Verification. I have transcribed the differences $d_i$ in the linked document, and checked the descriptive statistics for myself in R statistical software. The results agree with the ones given in the document.

 d = c(4.26, -2.08, 2.76, 0.94, 1.11, 3.21, 7.31, 13.74,
       0.52, -2.45, -0.68, -0.16, 68.03, 26.55, 24.66)
 length(d); mean(d); sd(d)
 ## 15         # sample size
 ## 9.848      # sample mean
 ## 18.47363   # sample SD
 boxplot(d, horizontal=T, col="skyblue", pch=19)

enter image description here

Notice that there are two outliers in the data, one of them substantially away from the rest of the data.

A paired t-test on the original two values for each deer is essentially a one-sample t test on the differences $d_i$. Here are the results of such a test.

 t.test(d, alte="two")

 ##        One Sample t-test

 ## data:  d 
 ## t = 2.0646, df = 14, p-value = 0.058
 ## alternative hypothesis: true mean is not equal to 0 
 ## 95 percent confidence interval:
 ##  -0.3823535 20.0783535 
 ## sample estimates:
 ## mean of x 
 ##     9.848 

The values $T = 2.0646,\; df = 14,$ and p-value $\approx 0.06.$ are the same as those given in the document. So it seems everything is 'as advertised'. Now on to the specific issues raised in your question.
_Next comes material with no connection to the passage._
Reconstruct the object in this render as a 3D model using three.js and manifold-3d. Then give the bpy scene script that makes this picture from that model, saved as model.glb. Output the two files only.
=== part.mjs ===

The p-value. Generally speaking, exact p-values cannot be determined from printed tables of Student's t distribution. Here is what can be determined from the printed table I have at hand. Looking on the row for $df = \nu = n-1 = 14$ of the table, I see that $T = 2.0646$ is most closely bracketed by printed values 1.753 and 2.131. Looking at the top margin of the table, I see that these values cut probabilities 0.05 and 0.025, respectively, from the upper tail of the distribution $T(14).$ Thus for our two-sided test, we can say that the the p-value is bracketed by $2(0.05) = 0.10$ and $2(0.025) = 0.05.$ Certainly, $0.06$ is in that interval, but that is all we can say for sure.

Software usually reports more nearly exact p-values, so the printout above shows $0.058 \approx 0.06$. An exact computation based on the $T$-statistic, would be as shown below.

 2*(1 - pt(2.0646, 14))
 ## 0.05800116

Interpretation. I cannot say what was in the authors' minds when they say that there is "some evidence" that the injections raised the androgen levels of the deer. I can only give you my opinion of the data and the conclusions.

I wonder about two things. First, if the experimenters gave the injections with the purpose of $raising$ (as opposed to $altering$) androgen levels, then they should be using a $one- sided\; test.$ In that case, any value $T > 1.753$ would lead to rejection of the null hypothesis at the 5% level. Also, for this one-sided test the p-value would be $0.29 \approx .03$ which is less than 5% and would lead to rejection at the 5% level.

Strictly speaking, they should not change from a two-sided test to a one-sided test $after$ seeing the data. But I would wonder about the interpretation on these grounds, and I guess they are also having second thoughts.

Second, on account of the outliers noted above, I would wonder if a t test is the right one to use. Or put more technically, I would wonder whether the $data\, are\, normal$ and thus whether the $T$-statistic really has Student's t distribution with $\nu = 14.$

There are alternative tests: (a) A nonparametric Wilcoxon signed-rank test on the differences $d_i$ gives the p-value $0.012 < 0.05$ for a two-sided test and the p-value $0.006$ for a one-sided test. [Note: Here 'nonparametric' means the the data are not assumed to be normal. A Shapiro-Wilk test for normality, soundly rejects the null hypothesis that the differences come from a normal distribution: p-value $8.8 \times 10^{-5}.$]

(b) Another appropriate test might be a permutation test, which also avoids making the assumption that the data are normal. I have not done such a test, but I suspect that it would also show a significant difference in androgen levels after the injections.

The researchers do not have a right to 'shop around' for a test that happens to lead to rejection. However, in these circumstances, I would question the validity of the t test. And, assuming androgen levels in deer are important, I would be reluctant to abandon this line of investigation just because the t test 'barely' failed to reject at the 5% level. There is no Law of the Universe that the 5% level is the one correct dividing line between significance and non-significance.

Your Question raises important issues of statistical inference. Maybe this is enough to satisfy your curiosity (for now) about the interpretation of t tests.